54      Il s’ensuit que la décision attaquée n’est pas suffisamment motivée. Il y a donc lieu d’accueillir la cinquième branche du second moyen et, partant, d’annuler la décision attaquée dans la mesure ou elle concerne l’aide accordée sous la forme de prix préférentiel du terrain litigieux, sans qu’il soit besoin d’examiner les autres moyens et arguments invoqués au soutien du recours.

 Sur les dépens

55      Dans son arrêt Département du Loiret/Commission, point 18 supra, le Tribunal a réservé les dépens.

56      Il appartient donc au Tribunal de statuer, dans le présent arrêt, sur l’ensemble des dépens afférents aux procédures devant le Tribunal.

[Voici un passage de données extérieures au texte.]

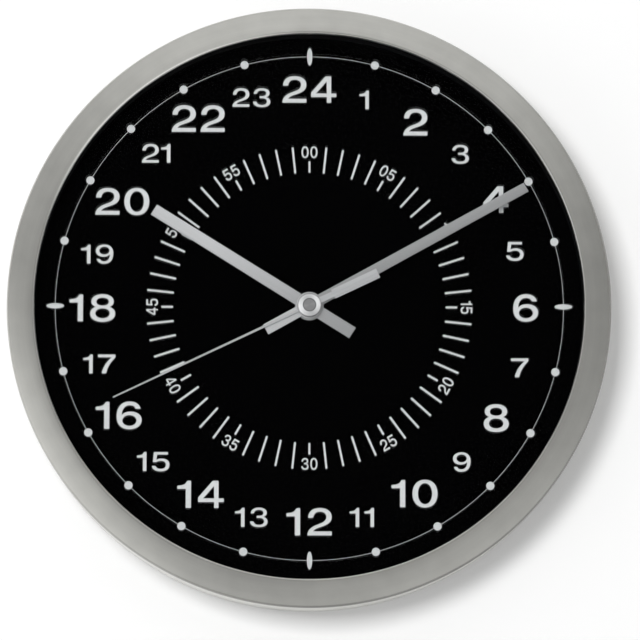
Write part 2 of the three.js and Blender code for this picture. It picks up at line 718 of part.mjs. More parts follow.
// Gear train. Depths run from the rear: intermediate, second, third, centre, motion and hour.
function hourWheel() {
  const module = gearModule(MOTION_SPACING, HOUR_TEETH, MOTION_PINION_LEAVES);
  const rear = layerRear(LAYER.hour);
  const disc = wheel(HOUR_TEETH, module, motionAxis.angle(), rear, layerFront(LAYER.hour));
  const tubeFront = hourHandRear + HAND_THICKNESS + STACK_GAP;
  const tube = rod(hourTubeRadius, rear, tubeFront, TUBE_FACETS);
  return cut(disc.add(tube), [rod(hourTubeBore, 0, caseDepth, TUBE_FACETS)]);
}

function cannonPinion() {
  const module = gearModule(MOTION_SPACING, MOTION_TEETH, CANNON_LEAVES);
  const leaves = pinion(CANNON_LEAVES, module, motionAxis.angle(), layerRear(LAYER.motion),
    layerFront(LAYER.motion));
  const sleeveRear = layerRear(LAYER.centre) - LAYER_GAP / 2;
  const tubeFront = minuteHandRear + HAND_THICKNESS + STACK_GAP;
  const tube = rod(minuteTubeRadius, sleeveRear, tubeFront, TUBE_FACETS);
  return cut(leaves.add(tube), [rod(minuteTubeBore, 0, caseDepth, TUBE_FACETS)]);
}

function centreWheel() {
  const module = gearModule(THIRD_SPACING, CENTRE_TEETH, THIRD_PINION_LEAVES);
  const rear = layerRear(LAYER.centre);
  const disc = wheel(CENTRE_TEETH, module, thirdAxis.angle(), rear, layerFront(LAYER.centre));
  return disc.subtract(rod(minuteTubeRadius + PRESS_GAP, 0, caseDepth, TUBE_FACETS));
}

// The clutch spring presses the centre wheel against the cannon pinion, so that the hands can
// be set without turning the train.
function clutchSpring() {
  const rear = layerFront(LAYER.centre) + STACK_GAP;
  const arms = toothedShape(3, CLUTCH_RADIUS / 2, CLUTCH_RADIUS, { root: 0.5, tip: 0.3 }, 0);
  const star = prism(arms, rear, rear + CLUTCH_THICKNESS);
  return star.subtract(rod(minuteTubeRadius + PRESS_GAP, 0, caseDepth, TUBE_FACETS));
}

function secondWheel() {
  const wheelModule = gearModule(INTERMEDIATE_SPACING, SECOND_TEETH, INTERMEDIATE_PINION_LEAVES);
  const pinionModule = gearModule(THIRD_SPACING, THIRD_TEETH, SECOND_PINION_LEAVES);
  const front = layerFront(LAYER.second);
  const disc = wheel(SECOND_TEETH, wheelModule, intermediateAxis.angle(), layerRear(LAYER.second), front);
  const leaves = pinion(SECOND_PINION_LEAVES, pinionModule, thirdAxis.angle(), front,
    layerFront(LAYER.third));
  const shaft = rod(SECOND_SHAFT_RADIUS, electricsDepth, hubRear + HUB_HEIGHT / 2, FINE_FACETS);
  const pivot = rod(PIVOT_RADIUS, coverPlateFront - PIVOT_LENGTH, front, FINE_FACETS);
  return join([disc, leaves, shaft, pivot]);
}

function thirdWheel() {
  const wheelModule = gearModule(THIRD_SPACING, THIRD_TEETH, SECOND_PINION_LEAVES);
  const pinionModule = gearModule(THIRD_SPACING, CENTRE_TEETH, THIRD_PINION_LEAVES);
  const towardsHands = thirdAxis.angle() + Math.PI;
  const front = layerFront(LAYER.third);
  const disc = wheel(THIRD_TEETH, wheelModule, towardsHands, layerRear(LAYER.third), front);
  const leaves = pinion(THIRD_PINION_LEAVES, pinionModule, towardsHands, front, layerFront(LAYER.centre));
  return join([disc, leaves, arbor(ARBOR_RADIUS)]);
}

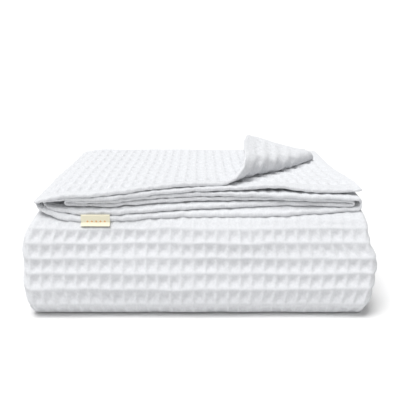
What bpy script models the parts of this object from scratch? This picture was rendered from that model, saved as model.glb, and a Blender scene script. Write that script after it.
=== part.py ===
"""A waffle weave cotton blanket put away folded, with its small woven label.

The blanket is folded across its width into a strip of six plies, and the strip is
then turned back and forth into a low bolster. The first turn wraps the whole front,
and the last length of the strip lies on top with its hems to the front and its free
corner peeled back."""

import bpy
import numpy as np

SHEET = 0.0027  # thickness of the cloth, over the ridges of the weave
PITCH = 0.0034  # from one ply to the next
PLIES = 6
HALF = (PLIES - 1) / 2 * PITCH + SHEET / 2  # half the thickness of the strip
LEVEL = PLIES * PITCH  # from one length of the strip to the next

LEFT_TIP = -0.2035  # outer fold of the strip, at its left edge
RIGHT_TIP = 0.1960  # outer fold at its right edge
LEFT_NEST = 0.0075  # the second fold on the left sits this far inside the first
LEFT_SHORT = 0.0390  # and the third this far
RIGHT_NEST = 0.0060
FREE_HEM = 0.1780  # the top ply ends here
NEXT_HEM = 0.1960  # and the ply beneath it here

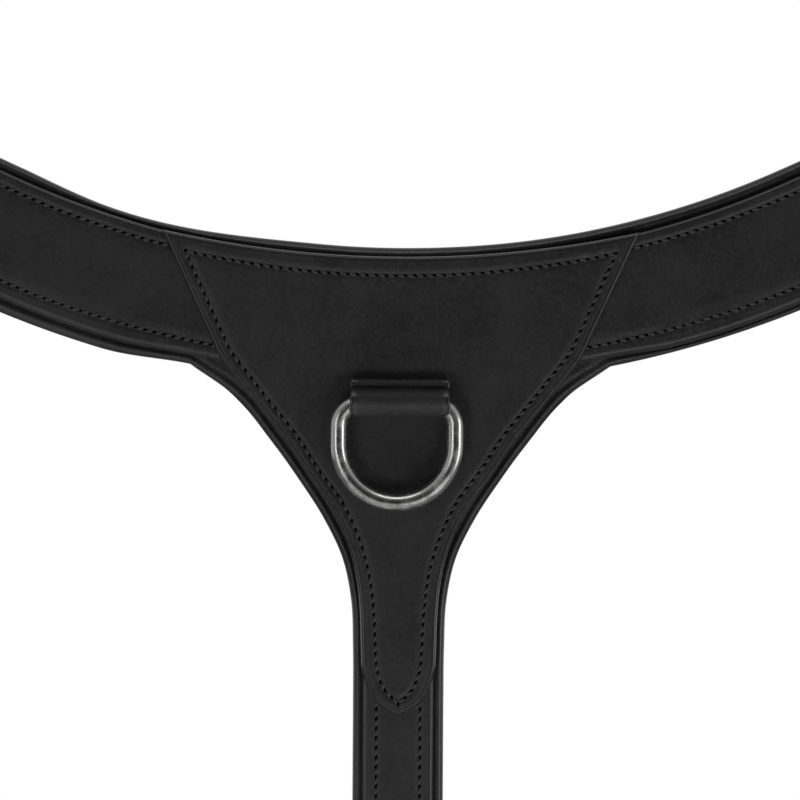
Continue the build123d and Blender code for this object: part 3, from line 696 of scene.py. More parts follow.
def colour_between(tree, fac, low, high):
    """Colour that runs from low to high with fac."""
    n = node(tree, "ShaderNodeMix", data_type="RGBA")
    n.inputs[6].default_value = (*low, 1)
    n.inputs[7].default_value = (*high, 1)
    link(tree, fac, n.inputs[0])
    return n.outputs[2]


def leather_material(name, group, dark, light, rough, bump, scuff=0.25, edge_rough=0.20, edge=1.5, waxed=2.4):
    """Dyed leather: colour between dark and light by the grain's tint, satin with duller specks, and a smoother
    burnished finish within edge millimetres of a cut rim, under a thin coat of wax that fades out at waxed."""
    m, t, p = new_material(name)
    g = node(t, "ShaderNodeGroup")
    g.node_tree = group
    rim = node(t, "ShaderNodeAttribute", attribute_name="rim").outputs["Fac"]
    body = span(t, rim, 0.35 * edge, edge)
    dyed = colour_between(t, span(t, g.outputs["Tint"], 0.35, 0.65), dark, light)
    seam = span(t, node(t, "ShaderNodeAttribute", attribute_name="seam").outputs["Fac"], 0.7, 2.0, 0.75, 0.0)
    rubbed = node(t, "ShaderNodeMix", data_type="RGBA")
    link(t, maths(t, "MULTIPLY", seam, g.outputs["Scuff"]), rubbed.inputs[0])
    link(t, dyed, rubbed.inputs[6])
    rubbed.inputs[7].default_value = (0.055, 0.055, 0.055, 1)
    link(t, rubbed.outputs[2], p.inputs["Base Color"])
    dull = maths(t, "ADD", rough, maths(t, "MULTIPLY", g.outputs["Scuff"], scuff))
    varied = maths(t, "ADD", dull, span(t, g.outputs["Tint"], 0.3, 0.7, -0.07, 0.07))
    mix = maths(t, "ADD", edge_rough, maths(t, "MULTIPLY", body, maths(t, "SUBTRACT", varied, edge_rough)))
    link(t, mix, p.inputs["Roughness"])
    bumped(t, p, g.outputs["Height"], bump, 0.00012)
    link(t, span(t, rim, 0.5 * waxed, waxed, 1.0, 0.0), p.inputs["Coat Weight"])
    p.inputs["Coat Roughness"].default_value = 0.20
    p.inputs["Specular IOR Level"].default_value = 0.5
    return m


def metal_material(name, colour, rough, bump=0.02):
    """Polished metal with a faint uneven buff."""
    m, t, p = new_material(name)
    p.inputs["Base Color"].default_value = (*colour, 1)
    p.inputs["Metallic"].default_value = 1.0
    buff = object_noise(t, 260.0, 3.0)
    link(t, span(t, buff, 0.35, 0.7, rough * 0.7, rough * 1.5), p.inputs["Roughness"])
    bumped(t, p, buff, bump, 0.0002)
    return m


def plain_material(name, colour, rough, bump=0.3, scale=900.0):
    """Matt stuff with a fine uneven surface."""
    m, t, p = new_material(name)
    fine = object_noise(t, scale, 3.0)
    low, high = [c * 0.7 for c in colour], [c * 1.25 for c in colour]
    link(t, colour_between(t, fine, low, high), p.inputs["Base Color"])
    p.inputs["Roughness"].default_value = rough
    bumped(t, p, fine, bump, 0.0001)
    return m


def web_material(name):
    """Elastic webbing: fine ribs across and rubber cords along, from the strap's own flat coordinates."""
    m, t, p = new_material(name)
    uv = node(t, "ShaderNodeUVMap", uv_map="UVMap").outputs["UV"]
    waves = []
    for direction, scale in (("X", 260.0), ("Y", 190.0)):
        w = node(t, "ShaderNodeTexWave", bands_direction=direction, inputs={"Scale": scale, "Distortion": 0.3,
                                                                           "Detail": 1.0})
        link(t, uv, w.inputs["Vector"])
        waves.append(w.outputs["Fac"])
    weave = maths(t, "MULTIPLY", waves[0], waves[1])
    link(t, colour_between(t, weave, (0.006, 0.006, 0.006), (0.03, 0.03, 0.031)), p.inputs["Base Color"])
    p.inputs["Roughness"].default_value = 0.75
    bumped(t, p, weave, 0.7, 0.0003)
    return m


MAT = {}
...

57      Aux termes de l’article 87, paragraphe 2, du règlement de procédure du Tribunal, toute partie qui succombe est condamnée aux dépens, s’il est conclu en ce sens. La défenderesse ayant succombé en l’essentiel de ses conclusions, il y a lieu de la condamner à supporter, outre ses propres dépens, les dépens exposés par le requérant et par Scott, conformément aux conclusions de ces derniers.

Par ces motifs,

LE TRIBUNAL (première chambre)

déclare et arrête :

1)      La décision 2002/14/CE de la Commission, du 12 juillet 2000, concernant l’aide d’État mise à exécution par la France en faveur de Scott Paper SA/Kimberly-Clark, est annulée dans la mesure où elle concerne l’aide accordée sous la forme du prix préférentiel d’un terrain visé à son article 1er.

2)      La Commission supportera ses propres dépens et ceux exposés par le requérant et par Scott SA.

Cooke

García-Valdecasas

Labucka

Ainsi prononcé en audience publique à Luxembourg, le 29 mars 2007.

Le greffier

 

      Le président

E. Coulon

 

      J. D. Cooke


* Langue de procédure : le français.